In May 2018 the federal Minister of Innovation, Science, and Economic Development announced another $10 million for oil sands research, to be administered by SDTC.[ii]

[i] Sustainable Development Technology Canada, https://www.sdtc.ca/en/media-release/governments-canada-and-alberta-invest-cutting-edge-clean-technologies-encourage-clean.

[ii] $10 million to MEG Energy Corp. of Calgary, Alberta, which is “developing a way to improve bitumen recovery in oil sands development and production while reducing greenhouse gas emissions and water consumption.” $2.3 million was allocated to a company developing water treatment technology and grid-level energy storage. Government of Canada invests in world-leading clean technology innovations,” news release dated May 30, 2018, https://www.canada.ca/en/innovation-science-economic-development/news/2018/05/government-of-canada-invests-in-world-leading-clean-technology-innovations.html.


John Lester, “Business Subsidies in Canada: Comprehensive Estimates for the Government of Canada and the Four Largest Provinces” SPP Research Paper 11: 1 (January 2018), https://www.policyschool.ca/wp-content/uploads/2018/01/Business-Subsidies-in-Canada-Lester.pdf.
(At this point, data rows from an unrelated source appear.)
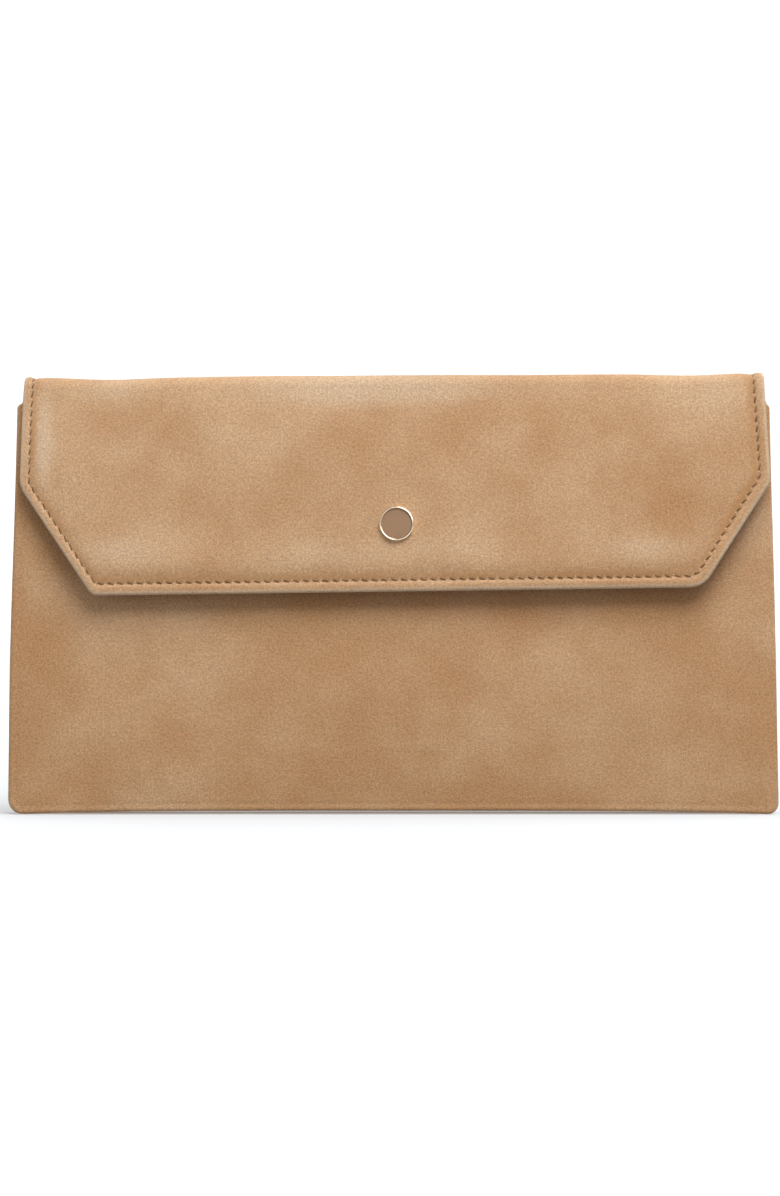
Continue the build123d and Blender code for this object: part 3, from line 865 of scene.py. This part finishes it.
flap_sheet = Sheet(flap_corners(), (2, 3), edge_profile(SIDE_INSETS, stitched, SKIN, EDGE_RADIUS))
flap_line = ring(flap_corners(), STITCH_INSET, False)[0]
flap_path = path_lengths(flap_line)
flap_pitch = flap_path[-1] / round(flap_path[-1] / STITCH_PITCH)
flap_seam = np.zeros(len(flap_sheet.x))
flap_seam[:flap_sheet.rings * flap_sheet.size] = np.tile(flap_path / flap_pitch, flap_sheet.rings)
flap_nap_and_top_light = nap_and_light_patches(FLAP_NAP_AND_TOP_LIGHT, flap_sheet.x, flap_sheet.t)
flap_skin = flap_sheet.build("flap_skin", on_flap, SUEDE, "suede", seam=flap_seam, nap=flap_nap_and_top_light)
bend_at_flap(flap_skin)
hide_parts("flap_panel", "flap_stiffener", "fold_outer", "fold_interlining")

# How far down from the middle of the fold its own rows of stitches reach
FOLD_ROW_LENGTH = 19.0

back_sheet = Sheet(back_corners(), (3, 4), edge_profile(SIDE_INSETS, turned_seam, SKIN, EDGE_RADIUS))
near_fold = (1 - ease(back_sheet.t, 14, FOLD_ROW_LENGTH)) * back_sheet.outer * (back_sheet.inset < 12)
back_sheet.height += near_fold * (stitched(back_sheet.inset) - turned_seam(back_sheet.inset))
back_line = ring(back_corners(), STITCH_INSET, False)[0]
back_path = path_lengths(back_line)
back_path = np.minimum(back_path, back_path[-1] - back_path)
back_seam = np.zeros(len(back_sheet.x))
back_seam[:back_sheet.rings * back_sheet.size] = np.tile(
    np.where(back_path < FOLD_ROW_LENGTH - 0.5, back_path / STITCH_PITCH, 0), back_sheet.rings
)
back_skin = back_sheet.build("back_skin", on_back, SUEDE, "suede", seam=back_seam, worn=near_fold)
bend_at_back(back_skin)
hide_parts("back_panel", "back_stiffener")

ALL_FOUR = (0, 1, 2, 3)

front_profile = edge_profile(SIDE_INSETS, turned_seam, SKIN, EDGE_RADIUS)
front_sheet = Sheet(panel_corners(0, 0, MOUTH_HEIGHT), ALL_FOUR, front_profile)
hem = ease(-front_sheet.t, 144, 149) * front_sheet.outer * (front_sheet.inset < 12)
hem = hem * ease(side_half_width(-front_sheet.t) - np.abs(front_sheet.x), 1, 5)
front_sheet.height += hem * (stitched(front_sheet.inset) - turned_seam(front_sheet.inset))
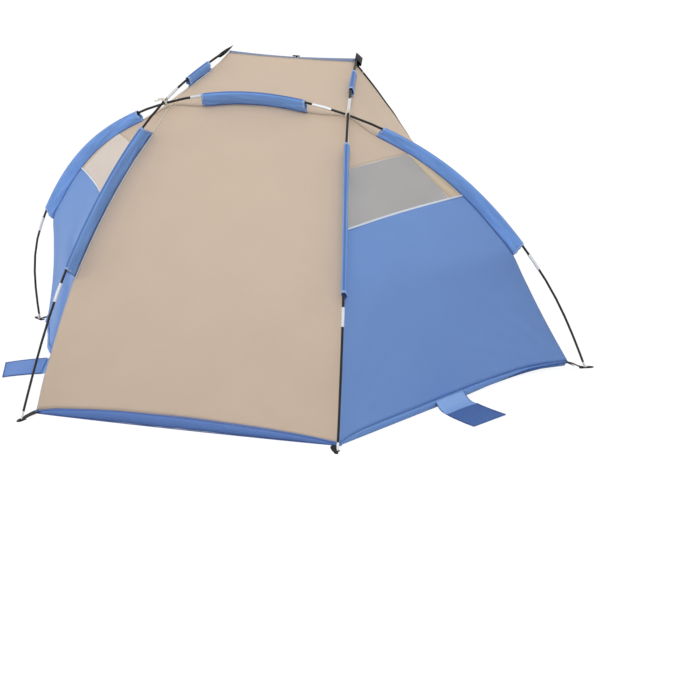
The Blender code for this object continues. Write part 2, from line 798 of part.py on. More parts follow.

Shelagh Whitley et al., “G7 fossil fuel subsidy scorecard,” Policy Brief, Overseas Development Institute, UK; Natural Resources Defense Council (USA); International Institute for Sustainable Development (Canada) Oil Change International (organizations contributing research), June 2018, https://www.odi.org/sites/odi.org.uk/files/resource-documents/12222.pdf


Canada’s Auditor General told the federal government that it had to start tracking its subsidies to the fossil fuel industries. The Liberals initiated a study, but are now (in June 2018)  saying it may not be made public. This is not democracy.